GIVEN DATA:
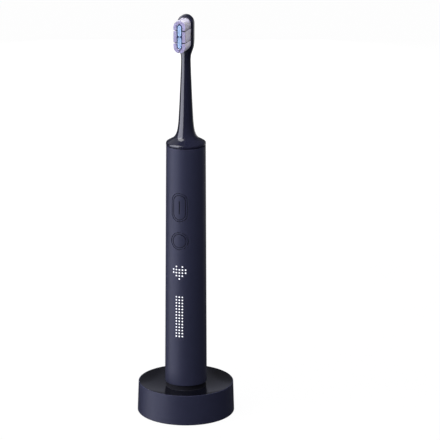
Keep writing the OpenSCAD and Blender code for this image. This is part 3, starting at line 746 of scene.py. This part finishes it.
def head_shell():
    b = Builder()
    n = 96
    zc, w = 275.7 - 5.5, 5.5

    def section(z, hw, front, rear, power):
        pts = []
        mid, half = (rear - front) / 2, (rear + front) / 2
        for i in range(n):
            t = -math.pi + 2 * math.pi * i / n - math.pi / 2
            c, s = math.cos(t), math.sin(t)
            pts.append((hw * math.copysign(abs(c) ** (2 / power), c), mid + half * math.copysign(abs(s) ** (2 / power), s), z))
        return pts

    # skirt and neck, as (radius, height)
    fillet = [(13.0, SKIRT_Z), (13.15, SKIRT_Z + 0.04), (13.26, SKIRT_Z + 0.14), (13.3, SKIRT_Z + 0.3)]
    edge = [(13.3, SKIRT_Z + 0.3), (13.3, 188.55), (13.28, 188.75), (13.22, 188.98), (13.11, 189.2), (12.92, 189.42), (12.62, 189.64), (12.3, 189.82)]
    neck = smooth_curve([(12.3, 189.82), (11.4, 190.32), (10.0, 191.13), (8.55, 192.05), (7.3, 193.45), (6.3, 195.5), (5.7, 197.8),
                         (5.28, 200.6), (4.9, 204.8), (4.5, 212), (4.12, 220), (3.78, 228), (3.45, 236), (3.24, 243)], 6)
    loops, groups = [], []

    def add(pts, g):
        if loops:
            groups.append(g)
        loops.append(pts)
    for r, z in fillet:
        add(section(z, r, r, r, 2), 1)
    for r, z in edge[1:]:
        add(section(z, r, r, r, 2), 2 if z < 188.6 else 1)
    b.slot = {2: 1}
    for r, z in neck[1:]:
        add(section(z, r, r, r, 2), 1)
    # neck to plate: half width, front, rear, power
    table = [(243.0, 3.24, 3.24, 3.24, 2.0), (245.5, 3.2, 3.2, 3.2, 2.0), (247.5, 3.3, 3.1, 3.15, 2.05), (249.4, 3.62, 2.85, 3.0, 2.3),
             (251.3, 4.25, 2.5, 2.75, 2.9), (253.2, 4.9, 2.2, 2.5, 3.8), (255.2, 5.3, 2.1, 2.35, 4.8), (257.4, 5.47, 2.1, 2.3, 5.6), (260, 5.5, 2.1, 2.3, 6.0)]
    dense = smooth_rows(table, 6)
    for row in dense[1:]:
        add(section(*row), 1)
    for z in np.linspace(260, zc, 8)[1:]:
        add(section(z, w, 2.1, 2.3, 6.0), 1)
    for k in range(1, 34):
        a = math.pi / 2 * k / 34
        s = math.sin(a)
        hw = w * math.cos(a)
        h = (1 - s ** 14) ** (1 / 14)
        add(section(zc + w * s * 1.0, hw, 2.1 * h, 2.3 * h, 6.0), 1)
    ids = b.loops(loops, groups)
    b.fan(ids[-1], (0, 0.1, 275.7), 1)
    # underside: lip, hollow, hub and bore
    under = [(13.0, SKIRT_Z), (12.2, SKIRT_Z), (12.1, SKIRT_Z + 0.1), (12.1, 188.7), (9.6, 190.0), (7.6, 191.1), (6.4, 192.6), (5.4, 194.6),
             (4.3, 196.1), (4.2, 195.8), (4.2, SKIRT_Z + 2.2), (4.0, SKIRT_Z + 2), (2.7, SKIRT_Z + 2), (2.5, SKIRT_Z + 2.15), (2.5, 206.0), (0.4, 206.0)]
    ui = b.loops([section(z, r, r, r, 2) for r, z in under], [50, 51, 52, 53, 53, 53, 53, 53, 54, 55, 56, 57, 58, 59, 60])
    b.fan(ui[-1], (0, 0, 206.0), 60)
    return b.make("head_body")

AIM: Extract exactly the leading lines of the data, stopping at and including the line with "zc, w = 275.7 - 5.5, 5.5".

RESPONSE TO THE EXERCISE:
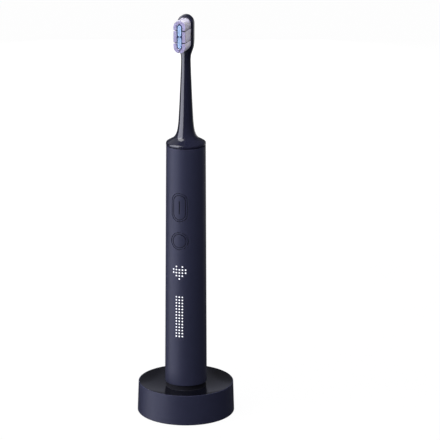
Keep writing the OpenSCAD and Blender code for this image. This is part 3, starting at line 746 of scene.py. This part finishes it.
def head_shell():
    b = Builder()
    n = 96
    zc, w = 275.7 - 5.5, 5.5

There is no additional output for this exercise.